Last week, I got a comment asking if I could share a bit about my writing process and how I connect so many different ideas together. I have to be honest that a lot of it is just intuitive, so I don’t really know how I do this — it’s a feeling.
I can’t hold everything in my head though, so I do have some basic methods and tools for external storage and retrieval that I can share. I wouldn’t call it organization, but it is a mess that works for me. Writers often talk about sorting into two groups, ‘plotters’ that plan and outline, and ‘pantsers’ that mostly wing it — I am definitely a pantser.
Recently I was listening to an interview with the historian Susan Stryker, where she said that ‘figuring it out on the fly in an experimental way’ is a ‘monstrous aesthetic’. I like that! Stryker has been interested in the monstrous since her famous essay on Frankenstein basically kickstarted trans studies in 1994. Monsters represent porous boundaries and disturbing-yet-exciting combinations.
Wait, I know I’ve read something else about monsters recently…let me search it in Obsidian. Yes, there’s a chapter in These Wilds Beyond Our Fences called ‘Hugging Monsters’, but it looks like I forgot to make any notes about it. I have to go get the book off my shelf.
I keep these little colorful tabs all over the place so I can mark things I’ve underlined and want to go back to while I’m reading, but I tend to forget the boring step of adding it to my database. This means I often end up re-discovering things I’ve already read, which is not efficient, but is very fun!
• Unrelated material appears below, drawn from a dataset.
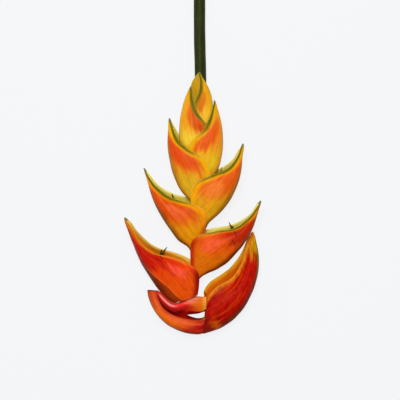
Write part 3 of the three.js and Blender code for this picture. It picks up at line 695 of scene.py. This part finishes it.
class Paint:
    """A material's nodes, built up as masks and coats of colour."""

    def __init__(self, name, roughness, shine=0.14):
        self.material = bpy.data.materials.new(name)
        self.material.use_nodes = True
        self.tree = self.material.node_tree
        self.shader = self.tree.nodes["Principled BSDF"]
        self.shader.inputs["Roughness"].default_value = roughness
        self.shader.inputs["Specular IOR Level"].default_value = shine
        self.shader.inputs["Specular Tint"].default_value = WARM_GLEAM

    def add(self, kind, **props):
        node = self.tree.nodes.new(kind)
        for key, value in props.items():
            setattr(node, key, value)
        return node

    def wire(self, value, socket):
        if isinstance(value, (int, float, tuple)):
            socket.default_value = value
        else:
            self.tree.links.new(value, socket)

    def mark(self, name):
        return self.add("ShaderNodeAttribute", attribute_name=name).outputs["Fac"]

    def place(self):
        return self.add("ShaderNodeTexCoord").outputs["Object"]

    def ramp(self, value, low, high, to_low=0.0, to_high=1.0, interpolation="SMOOTHSTEP"):
        node = self.add("ShaderNodeMapRange", interpolation_type=interpolation)
        for key, v in (("Value", value), ("From Min", low), ("From Max", high),
                       ("To Min", to_low), ("To Max", to_high)):
            self.wire(v, node.inputs[key])
        return node.outputs["Result"]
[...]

This chapter is about how Akomolafe met Karen Barad, whose theory about agential realism has been big for new feminist materialism — basically the idea that objects and subjects are both acting on each other all the time in a big web of connections. He actually quotes Stryker’s Frankenstein paper in the last part of the chapter when he talks about how, rather than fearing monsters, we must seek them out.
He writes:
“…even more scandalous than the fact that we are vectors for the monstrous is the observation that monsters are not occasional anomalies that appear when the moon is blood-red, or when a crazy scientist retreats into his fusty enclave to debauch the holy order of nature. Something deep and troubling is happening at the very ‘heart’ of the world. Something that is not merely occasional or frequent. Monsters keep the world fresh; to the one who supposes that things are settled, that forms are given, that the road is clear, monsters spring a surprise — opening the new in the belly of the old.”
I didn’t plan to transition into a tangent about monstrosity here, but my mind leapt sideways to that Stryker quote when I called myself a pantser. Association is partly just how my thinking works, and writing is how I think out loud, so I end up weaving a lot of seemingly disparate things together.
If pantsing is a ‘monstrous aesthetic’, and associative thinking is a common trait for ADHDers, then what is an ADHD aesthetic? And is it, by nature, a bit monstrous? Putting this on the list of posts-to-be-written!
If I had to explain my writing process step-by-step, it would be something like this
An idea appears
I like Elizabeth Gilbert’s framing of ideation, that ideas are things that visit us, not things we ‘have’. It’s a bit mystical, sure, but that is my experience. Some situations are better for being able to hear these ideas.
For me, it usually happens when I’m doing something repetitive and physical — walking, folding laundry, taking a shower, washing dishes. I get a lot of ideas while I’m cooking dinner at night, so I’m often running to my computer to write them down while boiling something on the stove.
Sometimes the idea arrives in thesis form, with several bullet points of readings or things I want to connect; sometimes it’s just a title. I make a new note in the Newsletter folder that I keep in my Notes app, and dump whatever initial thoughts I have there. Then I walk away.
Rabbit holing
Research is a treasure hunt. I try to find a few different books on a subject, I sift through as many pages of Google Scholar as I can, I peruse Reddit threads and hashtags on social media. Anything really interesting, I drop into the note I started in step 1.